§ **Exercise details**:
Repeat the entire listing exactly.

+++ Data in this exercise +++

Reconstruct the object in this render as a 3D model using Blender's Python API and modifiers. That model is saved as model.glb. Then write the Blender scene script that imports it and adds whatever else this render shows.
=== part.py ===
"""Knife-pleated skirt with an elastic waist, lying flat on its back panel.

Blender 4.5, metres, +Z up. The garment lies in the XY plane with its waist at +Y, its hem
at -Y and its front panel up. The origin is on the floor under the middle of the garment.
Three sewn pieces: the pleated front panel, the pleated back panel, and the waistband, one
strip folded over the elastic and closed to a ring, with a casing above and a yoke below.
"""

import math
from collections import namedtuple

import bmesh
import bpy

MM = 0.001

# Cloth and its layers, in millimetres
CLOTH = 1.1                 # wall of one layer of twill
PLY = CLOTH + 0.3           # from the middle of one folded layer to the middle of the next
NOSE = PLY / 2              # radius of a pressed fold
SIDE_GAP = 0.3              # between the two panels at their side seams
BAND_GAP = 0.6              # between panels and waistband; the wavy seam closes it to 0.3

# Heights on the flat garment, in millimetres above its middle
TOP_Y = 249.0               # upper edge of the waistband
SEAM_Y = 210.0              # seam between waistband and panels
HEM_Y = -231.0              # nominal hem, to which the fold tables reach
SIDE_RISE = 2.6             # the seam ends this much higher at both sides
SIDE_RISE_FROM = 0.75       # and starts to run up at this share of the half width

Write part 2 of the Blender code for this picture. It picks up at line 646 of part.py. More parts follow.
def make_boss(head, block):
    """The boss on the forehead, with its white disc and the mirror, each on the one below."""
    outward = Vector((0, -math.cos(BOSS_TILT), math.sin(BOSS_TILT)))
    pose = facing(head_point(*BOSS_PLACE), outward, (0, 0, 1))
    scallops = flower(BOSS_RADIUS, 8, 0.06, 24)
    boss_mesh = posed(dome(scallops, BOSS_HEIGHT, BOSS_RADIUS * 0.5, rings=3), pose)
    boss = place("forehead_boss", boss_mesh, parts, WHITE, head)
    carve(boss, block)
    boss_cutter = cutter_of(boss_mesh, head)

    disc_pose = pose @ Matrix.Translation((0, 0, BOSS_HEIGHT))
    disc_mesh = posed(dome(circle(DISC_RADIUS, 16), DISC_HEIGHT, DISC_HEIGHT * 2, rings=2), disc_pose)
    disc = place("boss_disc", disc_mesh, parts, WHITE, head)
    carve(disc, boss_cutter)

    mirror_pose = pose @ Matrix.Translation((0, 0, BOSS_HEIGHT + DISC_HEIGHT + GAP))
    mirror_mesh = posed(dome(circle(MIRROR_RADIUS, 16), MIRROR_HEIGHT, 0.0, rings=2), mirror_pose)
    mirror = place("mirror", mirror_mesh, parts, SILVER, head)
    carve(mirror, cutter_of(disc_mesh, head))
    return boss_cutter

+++

§ **Written answer**:
Reconstruct the object in this render as a 3D model using Blender's Python API and modifiers. That model is saved as model.glb. Then write the Blender scene script that imports it and adds whatever else this render shows.
=== part.py ===
"""Knife-pleated skirt with an elastic waist, lying flat on its back panel.

Blender 4.5, metres, +Z up. The garment lies in the XY plane with its waist at +Y, its hem
at -Y and its front panel up. The origin is on the floor under the middle of the garment.
Three sewn pieces: the pleated front panel, the pleated back panel, and the waistband, one
strip folded over the elastic and closed to a ring, with a casing above and a yoke below.
"""

import math
from collections import namedtuple

import bmesh
import bpy

MM = 0.001

# Cloth and its layers, in millimetres
CLOTH = 1.1                 # wall of one layer of twill
PLY = CLOTH + 0.3           # from the middle of one folded layer to the middle of the next
NOSE = PLY / 2              # radius of a pressed fold
SIDE_GAP = 0.3              # between the two panels at their side seams
BAND_GAP = 0.6              # between panels and waistband; the wavy seam closes it to 0.3

# Heights on the flat garment, in millimetres above its middle
TOP_Y = 249.0               # upper edge of the waistband
SEAM_Y = 210.0              # seam between waistband and panels
HEM_Y = -231.0              # nominal hem, to which the fold tables reach
SIDE_RISE = 2.6             # the seam ends this much higher at both sides
SIDE_RISE_FROM = 0.75       # and starts to run up at this share of the half width

Write part 2 of the Blender code for this picture. It picks up at line 646 of part.py. More parts follow.
def make_boss(head, block):
    """The boss on the forehead, with its white disc and the mirror, each on the one below."""
    outward = Vector((0, -math.cos(BOSS_TILT), math.sin(BOSS_TILT)))
    pose = facing(head_point(*BOSS_PLACE), outward, (0, 0, 1))
    scallops = flower(BOSS_RADIUS, 8, 0.06, 24)
    boss_mesh = posed(dome(scallops, BOSS_HEIGHT, BOSS_RADIUS * 0.5, rings=3), pose)
    boss = place("forehead_boss", boss_mesh, parts, WHITE, head)
    carve(boss, block)
    boss_cutter = cutter_of(boss_mesh, head)

    disc_pose = pose @ Matrix.Translation((0, 0, BOSS_HEIGHT))
    disc_mesh = posed(dome(circle(DISC_RADIUS, 16), DISC_HEIGHT, DISC_HEIGHT * 2, rings=2), disc_pose)
    disc = place("boss_disc", disc_mesh, parts, WHITE, head)
    carve(disc, boss_cutter)

    mirror_pose = pose @ Matrix.Translation((0, 0, BOSS_HEIGHT + DISC_HEIGHT + GAP))
    mirror_mesh = posed(dome(circle(MIRROR_RADIUS, 16), MIRROR_HEIGHT, 0.0, rings=2), mirror_pose)
    mirror = place("mirror", mirror_mesh, parts, SILVER, head)
    carve(mirror, cutter_of(disc_mesh, head))
    return boss_cutter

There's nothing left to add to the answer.